Hay algunos tramos del libro en los que la música ocupa un plano algo más secundario (como el que describe su viaje en coche a París para ver a Sonic Youth, que es descacharrante), pero en general todos revelan, bajo ese acabado formal tan poco ortodoxo y aparentemente simple, interesantes reflexiones sobre la vida y aquello que la sazona, el propio devenir de la música popular.
El poder sentimental de aquellas cintas de cassette que desentrañaban más acerca de uno mismo que cualquier declaración de amor al uso, el poder de lo onírico como materia prima musical, las ilusiones perdidas de lo que pudo haber sido y no fue el rock alternativo de los 90 (con la experimentación, la emancipación de la mujer y el fin de la dictadura de la imagen como principios de largo alcance, nunca plenamente logrados), la nostalgia de los 20 años, la añoranza de los seres queridos que ya no están (la muerte de sus padres revolotea sus páginas), las relaciones sentimentales de pareja, la dificultad de lidiar con el mundo adulto (bendito peterpanismo:que nunca muera) y en síntesis, ese absurdo tan inmenso que es la propia vida.
Ese gran sinsentido que conduce a asumir que la felicidad, en esencia, apenas se concreta en pequeños momentos, dignos de retener por siempre en la memoria.

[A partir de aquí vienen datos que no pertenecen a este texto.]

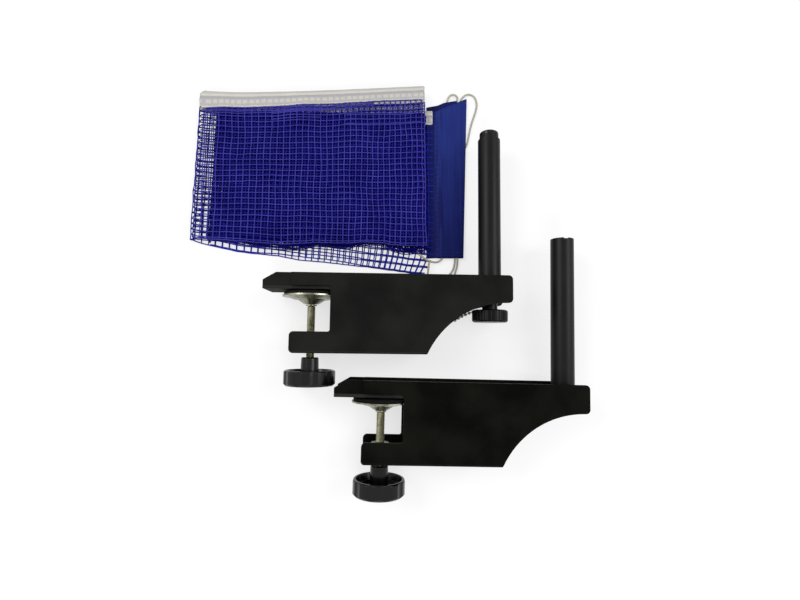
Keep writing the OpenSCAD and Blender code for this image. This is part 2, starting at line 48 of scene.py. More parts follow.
# a colour as a paint chart gives it, 0 to 255, turned to linear light
def paint(red, green, blue):
    def linear(channel):
        part = channel / 255
        return part / 12.92 if part < 0.04045 else ((part + 0.055) / 1.055) ** 2.4
    return (linear(red), linear(green), linear(blue), 1.0)


# a node socket that can be added and multiplied like a number
class Field:
    def __init__(self, graph, socket):
        self.graph = graph
        self.socket = socket

    def maths(self, operation, *values):
        return self.graph.node("ShaderNodeMath", {"operation": operation}, dict(enumerate(values)))

    def output(self, name):
        return Field(self.graph, self.socket.node.outputs[name])

    def __add__(self, other):
        return self.maths("ADD", self, other)

    def __sub__(self, other):
        return self.maths("SUBTRACT", self, other)

    def __rsub__(self, other):
        return self.maths("SUBTRACT", other, self)

    def __mul__(self, other):
        return self.maths("MULTIPLY", self, other)

    def __truediv__(self, other):
        return self.maths("DIVIDE", self, other)

    __radd__ = __add__
    __rmul__ = __mul__

    def sine(self):
        return self.maths("SINE", self)

    def cosine(self):
        return self.maths("COSINE", self)

    def pingPong(self, scale):
        return self.maths("PINGPONG", self, scale)

    # 0 below low, 1 above high, and a smooth step between
    def step(self, low, high):
        return self.graph.node(
            "ShaderNodeMapRange", {"interpolation_type": "SMOOTHSTEP"},
            {"Value": self, "From Min": low, "From Max": high})

    # up between the first two marks, and down again between the last two
    def between(self, low, lowFull, highFull, high):
        return self.step(low, lowFull) * (1 - self.step(highFull, high))

    def spread(self, low, high):
        return self * (high - low) + low


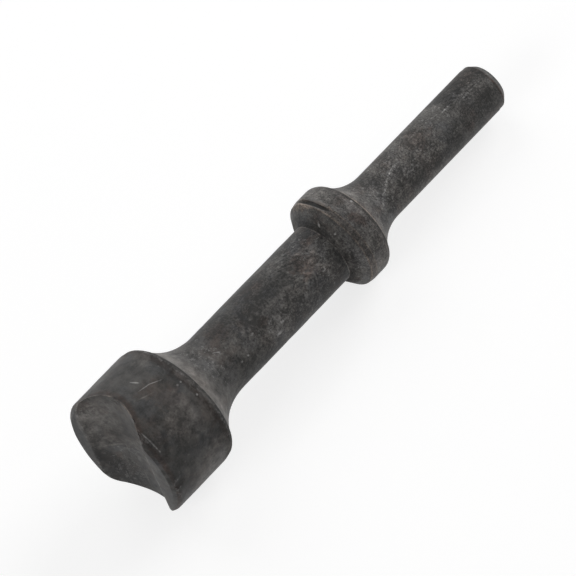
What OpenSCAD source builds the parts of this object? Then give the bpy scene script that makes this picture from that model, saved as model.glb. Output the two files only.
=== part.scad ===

Algunos, tan sencillos como viajar en coche camino de Angoulême, acompañado de buenos amigos, mientras un sol radiante y el My Girls de Animal Collective se funden en un instante de dicha absoluta. Uno de esos instantes aparentemente intrascendentes, en los que el tiempo se detiene, siempre bajo el poder evocador de una canción.
Regálenselo, si tienen la oportunidad.